When you purchase the annuity, the contract establishes a “guaranteed withdrawal base,” which is a separate calculation from your actual account value. This base can grow through several mechanisms: an annual minimum guarantee percentage (often called a rollup rate), step-ups that lock in your actual account value when it exceeds the base, and any additional premiums you add. The guaranteed withdrawal base is not money you can take as a lump sum. It exists only to calculate your future income payments.

When you’re ready to start taking income, the contract multiplies your guaranteed withdrawal base by a lifetime withdrawal percentage.
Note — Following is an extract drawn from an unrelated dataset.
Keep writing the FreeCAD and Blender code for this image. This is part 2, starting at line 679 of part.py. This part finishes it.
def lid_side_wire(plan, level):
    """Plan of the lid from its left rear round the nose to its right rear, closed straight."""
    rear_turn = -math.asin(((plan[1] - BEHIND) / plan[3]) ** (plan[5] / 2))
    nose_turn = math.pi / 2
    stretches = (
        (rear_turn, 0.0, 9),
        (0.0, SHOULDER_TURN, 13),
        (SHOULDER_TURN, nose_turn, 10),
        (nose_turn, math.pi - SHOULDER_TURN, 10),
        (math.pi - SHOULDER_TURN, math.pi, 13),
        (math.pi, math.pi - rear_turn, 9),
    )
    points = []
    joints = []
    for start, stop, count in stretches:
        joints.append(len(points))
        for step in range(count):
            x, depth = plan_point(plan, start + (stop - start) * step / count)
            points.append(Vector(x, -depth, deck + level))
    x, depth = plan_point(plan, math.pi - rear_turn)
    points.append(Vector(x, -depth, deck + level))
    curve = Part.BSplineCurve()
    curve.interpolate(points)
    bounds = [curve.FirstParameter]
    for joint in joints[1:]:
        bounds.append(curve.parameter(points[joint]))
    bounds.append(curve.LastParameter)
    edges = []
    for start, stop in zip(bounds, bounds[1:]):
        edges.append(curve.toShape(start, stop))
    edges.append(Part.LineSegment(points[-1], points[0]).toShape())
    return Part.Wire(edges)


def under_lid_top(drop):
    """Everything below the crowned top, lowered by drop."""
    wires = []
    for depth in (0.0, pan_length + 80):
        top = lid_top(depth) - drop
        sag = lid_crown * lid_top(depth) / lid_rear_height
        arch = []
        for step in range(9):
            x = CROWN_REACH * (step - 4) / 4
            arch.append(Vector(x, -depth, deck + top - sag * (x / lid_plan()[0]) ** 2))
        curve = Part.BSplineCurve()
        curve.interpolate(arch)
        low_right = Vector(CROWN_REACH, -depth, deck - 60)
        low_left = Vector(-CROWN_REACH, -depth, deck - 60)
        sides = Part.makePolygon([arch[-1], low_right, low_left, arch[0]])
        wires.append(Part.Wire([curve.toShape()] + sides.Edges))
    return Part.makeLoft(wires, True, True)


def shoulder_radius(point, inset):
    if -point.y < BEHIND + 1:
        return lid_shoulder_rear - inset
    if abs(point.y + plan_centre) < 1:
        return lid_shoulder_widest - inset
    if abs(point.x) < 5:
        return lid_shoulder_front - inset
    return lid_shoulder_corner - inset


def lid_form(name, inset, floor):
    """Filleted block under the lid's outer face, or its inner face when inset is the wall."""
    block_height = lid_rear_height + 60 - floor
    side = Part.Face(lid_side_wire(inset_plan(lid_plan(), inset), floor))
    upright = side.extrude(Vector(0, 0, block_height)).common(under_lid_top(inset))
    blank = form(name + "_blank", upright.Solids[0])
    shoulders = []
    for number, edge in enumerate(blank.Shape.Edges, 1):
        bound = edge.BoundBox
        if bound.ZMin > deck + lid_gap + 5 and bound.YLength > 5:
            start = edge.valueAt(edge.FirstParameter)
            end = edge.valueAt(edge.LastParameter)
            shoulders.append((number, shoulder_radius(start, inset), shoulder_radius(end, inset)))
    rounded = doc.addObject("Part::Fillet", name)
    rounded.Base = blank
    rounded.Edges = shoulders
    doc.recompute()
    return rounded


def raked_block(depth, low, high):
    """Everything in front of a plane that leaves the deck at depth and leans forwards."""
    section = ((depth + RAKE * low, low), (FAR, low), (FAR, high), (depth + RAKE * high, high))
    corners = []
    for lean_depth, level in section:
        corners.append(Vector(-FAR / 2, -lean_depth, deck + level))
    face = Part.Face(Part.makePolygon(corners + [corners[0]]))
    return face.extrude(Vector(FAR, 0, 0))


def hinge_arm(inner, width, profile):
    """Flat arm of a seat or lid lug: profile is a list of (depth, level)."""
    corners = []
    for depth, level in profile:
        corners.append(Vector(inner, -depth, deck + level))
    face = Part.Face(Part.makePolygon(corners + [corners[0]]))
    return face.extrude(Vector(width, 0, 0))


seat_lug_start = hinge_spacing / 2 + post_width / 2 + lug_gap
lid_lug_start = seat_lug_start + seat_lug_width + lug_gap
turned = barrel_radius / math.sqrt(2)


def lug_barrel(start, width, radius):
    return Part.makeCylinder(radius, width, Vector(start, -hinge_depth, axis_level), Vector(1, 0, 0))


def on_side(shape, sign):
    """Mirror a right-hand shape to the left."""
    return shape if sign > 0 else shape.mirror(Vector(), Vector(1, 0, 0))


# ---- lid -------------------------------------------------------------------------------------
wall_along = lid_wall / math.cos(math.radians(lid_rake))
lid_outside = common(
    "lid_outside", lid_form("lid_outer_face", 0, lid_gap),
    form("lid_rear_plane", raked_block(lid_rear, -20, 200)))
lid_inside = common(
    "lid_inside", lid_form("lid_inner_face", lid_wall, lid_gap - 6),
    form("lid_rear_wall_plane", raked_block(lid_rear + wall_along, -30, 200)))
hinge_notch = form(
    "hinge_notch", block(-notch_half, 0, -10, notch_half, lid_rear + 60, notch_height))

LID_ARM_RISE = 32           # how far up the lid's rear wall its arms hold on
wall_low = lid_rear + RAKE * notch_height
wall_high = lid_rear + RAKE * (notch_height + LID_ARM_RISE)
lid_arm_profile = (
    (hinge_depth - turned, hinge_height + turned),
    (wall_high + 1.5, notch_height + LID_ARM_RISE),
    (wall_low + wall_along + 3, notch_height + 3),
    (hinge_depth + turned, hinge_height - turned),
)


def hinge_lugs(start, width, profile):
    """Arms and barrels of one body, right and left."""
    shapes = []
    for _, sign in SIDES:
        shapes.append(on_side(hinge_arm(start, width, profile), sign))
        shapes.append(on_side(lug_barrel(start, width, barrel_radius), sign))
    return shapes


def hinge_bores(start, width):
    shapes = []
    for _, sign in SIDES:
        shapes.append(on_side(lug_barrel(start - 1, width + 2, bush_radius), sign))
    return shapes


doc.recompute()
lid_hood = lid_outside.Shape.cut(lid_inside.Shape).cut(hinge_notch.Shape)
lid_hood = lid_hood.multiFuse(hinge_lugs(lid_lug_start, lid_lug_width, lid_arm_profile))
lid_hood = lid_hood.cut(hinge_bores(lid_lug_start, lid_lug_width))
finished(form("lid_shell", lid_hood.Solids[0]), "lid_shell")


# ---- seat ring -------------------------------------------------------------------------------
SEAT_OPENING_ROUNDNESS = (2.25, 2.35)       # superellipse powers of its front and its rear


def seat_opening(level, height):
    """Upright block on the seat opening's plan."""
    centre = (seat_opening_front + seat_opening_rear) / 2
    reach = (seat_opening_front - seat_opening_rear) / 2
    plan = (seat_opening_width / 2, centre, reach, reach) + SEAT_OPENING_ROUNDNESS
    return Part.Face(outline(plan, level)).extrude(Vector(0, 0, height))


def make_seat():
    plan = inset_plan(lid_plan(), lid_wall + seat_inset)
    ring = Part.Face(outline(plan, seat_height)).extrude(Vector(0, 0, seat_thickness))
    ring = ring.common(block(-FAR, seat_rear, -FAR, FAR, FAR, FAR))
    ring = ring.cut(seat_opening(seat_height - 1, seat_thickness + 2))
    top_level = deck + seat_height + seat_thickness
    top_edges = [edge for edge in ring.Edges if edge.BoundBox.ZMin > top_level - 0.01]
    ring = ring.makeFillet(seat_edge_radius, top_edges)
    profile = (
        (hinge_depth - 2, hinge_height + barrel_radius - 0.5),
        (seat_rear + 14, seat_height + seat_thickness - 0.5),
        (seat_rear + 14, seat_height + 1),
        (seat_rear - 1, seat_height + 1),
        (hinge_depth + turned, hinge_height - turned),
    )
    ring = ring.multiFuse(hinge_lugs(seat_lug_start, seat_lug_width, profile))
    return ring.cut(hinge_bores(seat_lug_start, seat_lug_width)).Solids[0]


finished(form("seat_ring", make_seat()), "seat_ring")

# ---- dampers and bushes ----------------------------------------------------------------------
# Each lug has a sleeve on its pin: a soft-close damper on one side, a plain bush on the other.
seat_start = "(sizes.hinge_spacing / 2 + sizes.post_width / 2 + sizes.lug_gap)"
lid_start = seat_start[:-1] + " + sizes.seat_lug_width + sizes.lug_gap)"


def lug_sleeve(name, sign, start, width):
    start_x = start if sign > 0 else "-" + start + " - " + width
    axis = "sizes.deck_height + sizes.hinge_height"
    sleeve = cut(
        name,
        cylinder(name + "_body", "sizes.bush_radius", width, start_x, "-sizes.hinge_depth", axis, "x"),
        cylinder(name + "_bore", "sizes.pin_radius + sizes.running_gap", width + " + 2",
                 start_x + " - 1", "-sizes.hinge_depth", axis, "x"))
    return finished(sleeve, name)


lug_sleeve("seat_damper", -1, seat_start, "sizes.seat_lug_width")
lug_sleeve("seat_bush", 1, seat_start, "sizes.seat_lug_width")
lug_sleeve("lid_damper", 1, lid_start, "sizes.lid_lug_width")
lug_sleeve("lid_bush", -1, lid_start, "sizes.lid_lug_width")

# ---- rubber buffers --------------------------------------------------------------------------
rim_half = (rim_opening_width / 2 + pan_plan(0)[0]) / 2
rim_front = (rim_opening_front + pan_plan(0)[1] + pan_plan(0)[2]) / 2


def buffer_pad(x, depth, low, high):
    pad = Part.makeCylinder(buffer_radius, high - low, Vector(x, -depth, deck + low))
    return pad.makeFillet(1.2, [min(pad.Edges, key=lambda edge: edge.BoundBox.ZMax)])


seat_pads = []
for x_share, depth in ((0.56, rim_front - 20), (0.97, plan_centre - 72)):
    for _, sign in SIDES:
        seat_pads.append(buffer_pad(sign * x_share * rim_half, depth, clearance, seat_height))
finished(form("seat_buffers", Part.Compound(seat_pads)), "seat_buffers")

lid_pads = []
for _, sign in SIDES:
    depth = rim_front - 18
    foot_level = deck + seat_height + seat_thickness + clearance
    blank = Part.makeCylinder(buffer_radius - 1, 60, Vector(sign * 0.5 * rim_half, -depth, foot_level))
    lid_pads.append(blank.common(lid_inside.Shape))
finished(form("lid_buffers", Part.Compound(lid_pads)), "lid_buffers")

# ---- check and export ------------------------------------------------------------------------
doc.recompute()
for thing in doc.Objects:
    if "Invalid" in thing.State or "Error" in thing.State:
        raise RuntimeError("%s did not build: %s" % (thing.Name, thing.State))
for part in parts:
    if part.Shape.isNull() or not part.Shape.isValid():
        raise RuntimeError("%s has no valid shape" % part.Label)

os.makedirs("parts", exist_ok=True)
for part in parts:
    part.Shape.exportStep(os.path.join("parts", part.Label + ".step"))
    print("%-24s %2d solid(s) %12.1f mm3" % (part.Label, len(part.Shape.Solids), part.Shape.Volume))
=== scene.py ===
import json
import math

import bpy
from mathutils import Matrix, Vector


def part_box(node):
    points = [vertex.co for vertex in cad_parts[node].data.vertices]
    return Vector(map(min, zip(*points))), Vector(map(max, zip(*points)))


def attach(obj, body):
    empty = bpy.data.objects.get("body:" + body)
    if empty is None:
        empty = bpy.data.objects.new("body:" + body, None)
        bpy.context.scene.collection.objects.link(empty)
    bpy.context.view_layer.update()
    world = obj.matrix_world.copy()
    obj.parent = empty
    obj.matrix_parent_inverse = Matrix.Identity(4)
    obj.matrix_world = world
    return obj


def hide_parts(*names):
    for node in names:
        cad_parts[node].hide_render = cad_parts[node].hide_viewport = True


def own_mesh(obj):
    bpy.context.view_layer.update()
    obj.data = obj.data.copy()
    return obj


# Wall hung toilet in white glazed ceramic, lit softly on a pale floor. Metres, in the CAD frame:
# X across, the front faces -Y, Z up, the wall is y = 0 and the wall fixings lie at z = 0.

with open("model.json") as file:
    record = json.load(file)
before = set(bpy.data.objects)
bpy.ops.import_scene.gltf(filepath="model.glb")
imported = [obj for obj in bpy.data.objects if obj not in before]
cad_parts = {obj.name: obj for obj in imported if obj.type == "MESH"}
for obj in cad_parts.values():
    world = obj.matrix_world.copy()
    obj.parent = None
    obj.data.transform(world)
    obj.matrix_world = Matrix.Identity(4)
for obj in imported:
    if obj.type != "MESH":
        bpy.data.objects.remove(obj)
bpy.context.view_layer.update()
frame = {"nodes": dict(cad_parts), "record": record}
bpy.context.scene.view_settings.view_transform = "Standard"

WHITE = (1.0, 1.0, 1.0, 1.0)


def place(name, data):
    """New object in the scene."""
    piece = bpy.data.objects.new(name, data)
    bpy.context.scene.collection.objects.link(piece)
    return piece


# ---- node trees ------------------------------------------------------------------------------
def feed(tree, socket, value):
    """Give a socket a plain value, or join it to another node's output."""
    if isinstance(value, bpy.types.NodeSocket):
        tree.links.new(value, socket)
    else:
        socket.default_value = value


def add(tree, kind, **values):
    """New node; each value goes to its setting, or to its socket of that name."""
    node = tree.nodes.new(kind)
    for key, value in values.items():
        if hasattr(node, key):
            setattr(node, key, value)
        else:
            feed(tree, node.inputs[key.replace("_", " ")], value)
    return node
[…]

That product becomes your guaranteed withdrawal amount (GWA), the annual income you can take for life. For example, if your guaranteed withdrawal base has grown to $200,000 and your lifetime withdrawal percentage is 5%, you can withdraw $10,000 per year for as long as you live. That percentage is locked in once income begins and does not change.

If your actual account value eventually drops to zero from withdrawals, the insurance company continues making payments at the guaranteed amount. This is the safety net: you cannot outlive the income stream as long as you stay within the guaranteed withdrawal limits. Taking more than the GWA in any year, though, is considered an “excess withdrawal” and can permanently reduce your future guaranteed income.

What It Costs

Hybrid annuities carry multiple layers of fees, and understanding them matters because they directly reduce your returns.
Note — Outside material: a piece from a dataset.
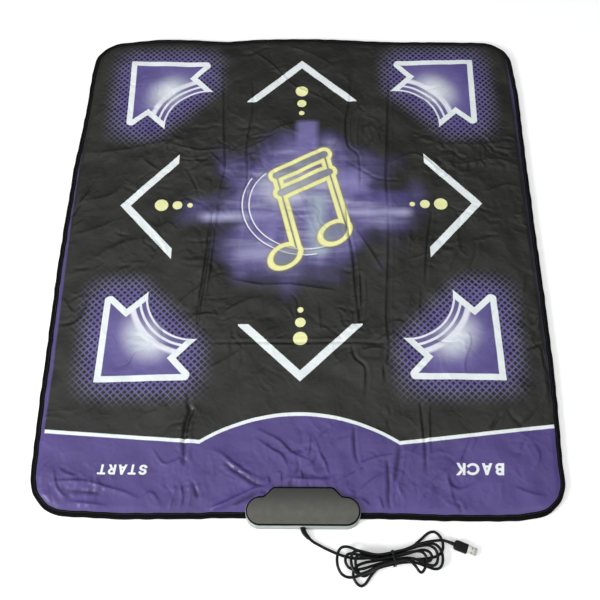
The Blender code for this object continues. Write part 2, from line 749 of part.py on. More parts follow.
def make_cord_grommet():
    """The strain relief: a flange inside, a neck in the notch and a bent ribbed sleeve."""
    steps = 12
    back = Vector((0, -1, 0))
    rings = []
    inner_v = BOX_WALL + GAP
    for v, radius in (
        (inner_v + RELIEF_FLANGE_T, RELIEF_FLANGE_R),
        (inner_v, RELIEF_FLANGE_R),
        (inner_v, RELIEF_NECK_R),
        (-GAP, RELIEF_NECK_R),
        (-GAP, RELIEF_RIB_R),
    ):
        rings.append(ring_across(box_point(0, v, RELIEF_Z), back, radius, radius, steps))
    samples = 2 * RELIEF_RIBS
    for i in range(samples + 1):
        s = i / samples
        centre = bezier(RELIEF_PATH, s)
        ahead = bezier(RELIEF_PATH, min(1, s + 0.02))
        behind = bezier(RELIEF_PATH, max(0, s - 0.02))
        radius = RELIEF_RIB_R + (RELIEF_END_R - RELIEF_RIB_R) * s
        if i % 2:
            radius -= RELIEF_GROOVE
        rings.append(ring_across(centre, (ahead - behind).normalized(), radius, radius, steps))
    bm = bmesh.new()
    add_loft(bm, rings)
    add_object("cord_grommet", bm, RUBBER)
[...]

The lifetime income rider itself comes with an annual charge, typically expressed as a percentage of your guaranteed withdrawal base or account value. Rider fees commonly range from 0.75% to 1.50% per year, though some products charge more. This fee is deducted from your actual account value, not from the guaranteed base, which means it chips away at the real money in your contract even as the guaranteed base grows on paper.

Beyond the rider fee, the base annuity contract may include administrative fees or mortality and expense charges. These are sometimes embedded in the crediting formula (through lower caps or participation rates) rather than charged as a separate line item, which can make them harder to spot.
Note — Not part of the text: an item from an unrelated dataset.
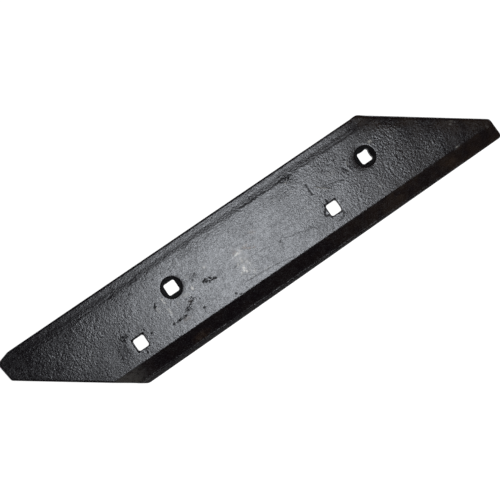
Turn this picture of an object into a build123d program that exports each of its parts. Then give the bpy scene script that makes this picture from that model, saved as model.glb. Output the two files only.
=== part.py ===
from build123d import *
import os
from math import radians, tan

# Reversible cultivator blade, sizes in millimetres.
# X runs along the blade, Y across it and Z up through its thickness.
# The cutting edge is on the -Y side and the blade lies on its flat back.
# Each feature of the face has a twin on the back, turned through the blade's centre,
# so one blade fits both a left and a right wing.

# Blank
thickness = 12.0
width = 110.4
end_half_length = 246.8    # middle to a slanted end, on the centre line
end_angle = 35.7           # slanted end to the long edge
tip_width = 27.1           # squared-off tip, measured across the blade
tip_lean = 7.0             # squared-off tip from square
cutting_edge_run_in = 4.8  # the cutting edge draws in this much at its far tip
tip_facet_length = 16.0    # corner dressed off the rear edge's tip
tip_facet_depth = 4.5

# Corner radii seen from above
blunt_corner_radius = 9.0
tip_inner_radius = 4.0
tip_facet_radius = 12.0
tip_rear_radius = 4.0
tip_cutting_radius = 3.5

# Bevel and nose of the cutting edge
bevel_width = 22.0         # crest to the outer edge
nose_width = 4.9           # end of the bevel to the outer edge
bevel_end_height = 6.2     # above the back
nose_land = 1.0            # blunt flat at the very edge

# Drawn-down band along the rear edge, with a shallow crease as far from the rim as the nose
band_width = 12.9
crease_drop = 0.85         # below the face
rim_drop = 0.4             # below the crease

# Rounding of the forged lines along the blade and of its outer rim
crest_radius = 2.0
bevel_end_radius = 1.0
band_radius = 12.0
crease_radius = 20.0
rim_radius = 0.7

# Holes for square-necked countersunk bolts
bolt_diameter = 12.0
neck_clearance = 1.2
neck_corner_radius = 2.0
head_diameter = 23.2
head_angle = 90.0
mouth_chamfer = 0.4
inner_hole_x = 94.7
outer_hole_x = 153.4
hole_row_y = 14.1          # rows of holes from the centre line

half_width = width / 2
half_thickness = thickness / 2
tip_inner_y = half_width - tip_width


def turned(points):
    """The same points turned through the centre."""
    return [(-x, -y) for x, y in points]


def end_x(y):
    """Distance of a slanted end from the middle; y grows towards its sharp tip."""
    return end_half_length + y / tan(radians(end_angle))


def tip_x(y):
    """Distance of a squared-off tip from the middle; y grows away from the centre line."""
    return end_x(tip_inner_y) + (y - tip_inner_y) * tan(radians(tip_lean))


def outline():
    """The blade seen from above: its rear edge and tip, then its cutting edge and tip."""
    facet_y = half_width - tip_facet_depth
    cutting_y = half_width - cutting_edge_run_in
    blunt_corner = (end_x(-half_width), half_width)
    tip_inner = (-end_x(tip_inner_y), tip_inner_y)
    rear = [
        blunt_corner,
        (tip_facet_length - tip_x(facet_y), half_width),
        (-tip_x(facet_y), facet_y),
        tip_inner,
    ]
    cutting = [*turned([blunt_corner]), (tip_x(cutting_y), -cutting_y), *turned([tip_inner])]
    radii = [
        blunt_corner_radius, tip_facet_radius, tip_rear_radius, tip_inner_radius,
        blunt_corner_radius, tip_cutting_radius, tip_inner_radius,
    ]
    return make_face(FilletPolyline(*rear, *cutting, radius=radii, close=True))


def section():
    """The section across the blade. One half runs from the band of the face over the crest
    and the bevel to the nose and under it; the back is that half turned through the centre."""
    crease_z = half_thickness - crease_drop
    nose_y = half_width - nose_width
    nose_z = rim_drop - crease_z
    half = [
        (half_width - band_width, half_thickness),
        (bevel_width - half_width, half_thickness),
        (-nose_y, bevel_end_height - half_thickness),
        (-half_width, nose_z + nose_land),
        (-half_width, nose_z),
        (-nose_y, -crease_z),
    ]
    radii = [band_radius, crest_radius, bevel_end_radius, 0, 0, crease_radius]
    return make_face(FilletPolyline(*half, *turned(half), radius=radii * 2, close=True))


def forged_blank():
    """The section drawn along the blade and trimmed to the outline, with its rim rounded."""
    bar = extrude(Plane.YZ * section(), amount=tip_x(half_width), both=True)
    blank = bar & extrude(outline(), amount=thickness, both=True)
    walls = blank.faces().filter_by(lambda face: abs(face.normal_at().Z) < 1e-6)
    return fillet(walls.edges().filter_by(Axis.Z, reverse=True), rim_radius)


def bolt_hole():
    """The space of one bolt: a square neck right through and a conical seat on the face."""
    neck = bolt_diameter + neck_clearance
    head_radius = head_diameter / 2
    seat_depth = head_radius / tan(radians(head_angle / 2))
    seat = Cone(0, head_radius, seat_depth, align=(Align.CENTER, Align.CENTER, Align.MAX))
    prism = extrude(RectangleRounded(neck, neck, neck_corner_radius), thickness, both=True)
    return prism + Pos(0, 0, half_thickness) * seat


def holed(blank):
    """Two seats on the face in the rear row, two on the back in the cutting row."""
    face_holes = [(-inner_hole_x, hole_row_y), (outer_hole_x, hole_row_y)]
    on_face = [Pos(x, y, 0) * bolt_hole() for x, y in face_holes]
    on_back = [Pos(x, y, 0) * Rot(180, 0, 0) * bolt_hole() for x, y in turned(face_holes)]
    plate = blank - on_face - on_back
    flats = plate.faces().sort_by(Axis.Z)
    mouths = flats[0].inner_wires() + flats[-1].inner_wires()
    return chamfer([edge for mouth in mouths for edge in mouth.edges()], mouth_chamfer)


blade = holed(forged_blank())

# Origin: middle of the box that holds the blade, on the face it lies on
box = blade.bounding_box()
blade = Pos(-box.center().X, -box.center().Y, -box.min.Z) * blade
blade.label = "blade"

os.makedirs("parts", exist_ok=True)
export_step(blade, "parts/blade.step")
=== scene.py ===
from math import cos, radians, sin, tan

import bpy
import numpy as np
from bpy.props import FloatProperty, FloatVectorProperty, IntProperty, PointerProperty
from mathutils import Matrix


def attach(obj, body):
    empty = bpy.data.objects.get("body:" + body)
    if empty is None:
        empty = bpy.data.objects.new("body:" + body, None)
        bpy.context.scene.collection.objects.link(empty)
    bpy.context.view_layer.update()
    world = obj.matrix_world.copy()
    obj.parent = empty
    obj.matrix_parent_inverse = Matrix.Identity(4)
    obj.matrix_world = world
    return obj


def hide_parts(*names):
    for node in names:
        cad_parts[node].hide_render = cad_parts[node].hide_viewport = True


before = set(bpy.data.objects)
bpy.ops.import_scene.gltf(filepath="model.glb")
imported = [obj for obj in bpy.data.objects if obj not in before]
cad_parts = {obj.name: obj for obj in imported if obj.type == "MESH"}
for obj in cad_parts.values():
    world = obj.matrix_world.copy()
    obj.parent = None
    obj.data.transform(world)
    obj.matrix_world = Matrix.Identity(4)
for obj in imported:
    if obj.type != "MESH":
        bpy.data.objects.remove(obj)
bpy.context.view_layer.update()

bl_info = {
    "name": "Cultivator Blade",
    "version": (1, 0, 0),
    "blender": (4, 5, 0),
    "location": "3D View > Sidebar > Blade",
    "description": "Forges and paints a reversible cultivator blade and lays it on a pale floor",
    "category": "Object",
}

MM = 0.001

# Sizes of the blade below are in millimetres, and places are measured from its middle.

# Lines on the face
REAR_EDGE_Y = 55.2
BAND_INNER_Y = 42.3
CREASE_Y = 50.3
CREST_Y = -33.2
BEVEL_END_Y = -50.3
END_ANGLE = radians(35.7)
END_HALF_LENGTH = 246.8
UPPER_END, LOWER_END = 1, -1

# Heights above the back, and the Z of a normal between which a slope turns level
THICKNESS = 12.0
FACE_FROM_Z = 5.0
BACK_TO_Z = 7.0
LEVEL = (0.55, 0.85)

# Squares and seats of the bolt holes
HALF_SQUARE = 6.6
SEAT_RADIUS = 11.6

# Bolt holes: middle, and how far the punch pushed the hole aside
HOLES = {
    "inner_seat": ((-94.65, 14.1), (0.6, 0.6)),
    "outer_seat": ((153.45, 14.1), (0.6, -0.1)),
    "inner_square": ((94.75, -14.1), (0.5, 1.5)),
    "outer_square": ((-153.35, -14.1), (0.55, -1.2)),
}

# The punch moves all within the first distance, and nothing past the second
PUSH_REACH = (12.5, 19.0)

# Seats' rims drawn in by the punch: hole, side in degrees, reach, depth
DRAWN_RIMS = [("inner_seat", 10.0, 4.5, 0.36), ("outer_seat", 175.0, 9.0, 0.62)]
RIM_INSIDE = 1.0           # the drawing-in starts this far inside the seat's edge
RIM_LEAST_REACH = 0.6
RIM_LEAST_SHARE = 0.25     # of the depth, on the far side

# Square mouths drawn in by the punch: hole, depths at the top, right, bottom and left
DRAWN_MOUTHS = [("inner_square", (1.3, 0.1, 0.45, 0.0)), ("outer_square", (1.5, 0.0, 0.2, 1.3))]
MOUTH_REACH = 1.5
MOUTH_CURVE = 1.4

# Sides of the outer seat's square that bulge inwards
BULGE_TOP, BULGE_RIGHT = 0.65, 0.75
BULGE_HALF_LENGTH = 4.6
BULGE_RIGHT_LOWER = 0.4    # the right one sits this much lower
BULGE_FROM = 4.5           # from the hole's middle
BULGE_GONE, BULGE_FADE = 10.4, 4.0    # faded out this far from the middle, over this width
BULGE_AROUND = 10.0        # nothing past this moves

# Inner line of the drawn-down band
BAND_LEAN = 0.0062         # the line nears the rear edge to the left
BAND_WAVES = ((0.7, 17.0, 3), (0.5, 5.0, 4))    # share of the wander, length, seed
BAND_STRAY = 1.1           # the line runs nearer the rear edge for a while
STRAY_FROM, STRAY_TO = (55.0, 72.0), (95.0, 110.0)
BAND_STARTS = 4.0          # inside the inner line of the CAD blade

# The CAD blade's band: places across it, and the depths there
CAD_BAND = ((BAND_INNER_Y, CREASE_Y, REAR_EDGE_Y), (0.0, 0.85, 1.25))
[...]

Surrender charges are the penalty you pay for withdrawing more than a specified amount during the early years of the contract. Most annuity surrender periods last six to eight years, though some stretch longer. A common schedule starts at 6% or 7% in year one and decreases by about 1% each year until it reaches zero. Most contracts allow you to withdraw up to 10% of your account value annually without triggering a surrender charge, but anything beyond that triggers the penalty on the excess amount.

Tax Treatment

Hybrid annuities grow tax-deferred, meaning you don’t owe taxes on interest credits or gains while the money stays in the contract. When you start taking withdrawals, the tax treatment depends on how the annuity was funded.

If you bought the annuity with after-tax dollars (a nonqualified annuity), each payment is split into two parts: a tax-free return of your original premium and a taxable portion representing earnings. The earnings come out first under IRS rules for partial withdrawals, so your early withdrawals are typically fully taxable as ordinary income until you’ve exhausted the gains. Nonqualified annuity distributions also count as net investment income, which can trigger the 3.8% net investment income tax for higher earners.

If the annuity is held inside a qualified retirement account like an IRA, distributions are taxed as ordinary income just like any other IRA withdrawal, since the original contributions were made with pre-tax money.

Withdrawals taken before age 59½ generally trigger a 10% early withdrawal penalty on the taxable portion, on top of regular income tax. This penalty applies regardless of whether the annuity is qualified or nonqualified.

Who Hybrid Annuities Are Designed For

Hybrid annuities target people approaching or entering retirement who want some exposure to market gains but can’t stomach the risk of actual market losses. The typical buyer is someone in their 50s or 60s looking to build a guaranteed income floor that supplements Social Security.

The tradeoff is straightforward: you give up full market participation in exchange for downside protection and a lifetime income guarantee. In a year when the S&P 500 returns 20%, you might capture 7% to 10% depending on your contract’s limits. In a year when the market drops 15%, you capture 0% instead of losing money. Over time, this smoothing effect tends to produce more modest long-term returns than a diversified stock portfolio, but with significantly less volatility.

These products work best when you plan to hold them for the long term, ideally past the surrender period, and when the guaranteed income stream solves a specific problem in your retirement plan. If you’re likely to need large lump-sum withdrawals, the surrender charges and excess withdrawal penalties make a hybrid annuity a poor fit. The value comes from the lifetime income guarantee, and that benefit only matters if you actually use it.

What to Look at Before Buying

Because hybrid annuity is a marketing term rather than a standardized product category, the details vary dramatically between insurers. Two contracts both called “hybrid annuities” can have very different cap rates, rider fees, surrender schedules, and income percentages. When evaluating a contract, focus on these specifics:

  • The crediting method and current limits: Know whether your contract uses a cap, participation rate, spread, or some combination. Ask what the current rates are and how often the insurer can reset them.
  • Rider fees: Calculate the annual dollar cost of the income rider and any other optional benefits. A 1.25% annual rider fee on a $200,000 contract costs $2,500 per year.
  • Surrender schedule: Know exactly how long the surrender period lasts and what the penalty is in each year. Factor in the free withdrawal allowance.
  • Lifetime withdrawal percentage: This is the rate that determines your annual income. It usually varies by age at the time you start withdrawals, with higher percentages for older buyers.
  • Financial strength of the insurer: Your guarantees are only as solid as the insurance company backing them. Annuity guarantees are not FDIC-insured. They’re backed by the claims-paying ability of the issuing insurer and, as a secondary safety net, by your state’s guaranty association up to certain limits.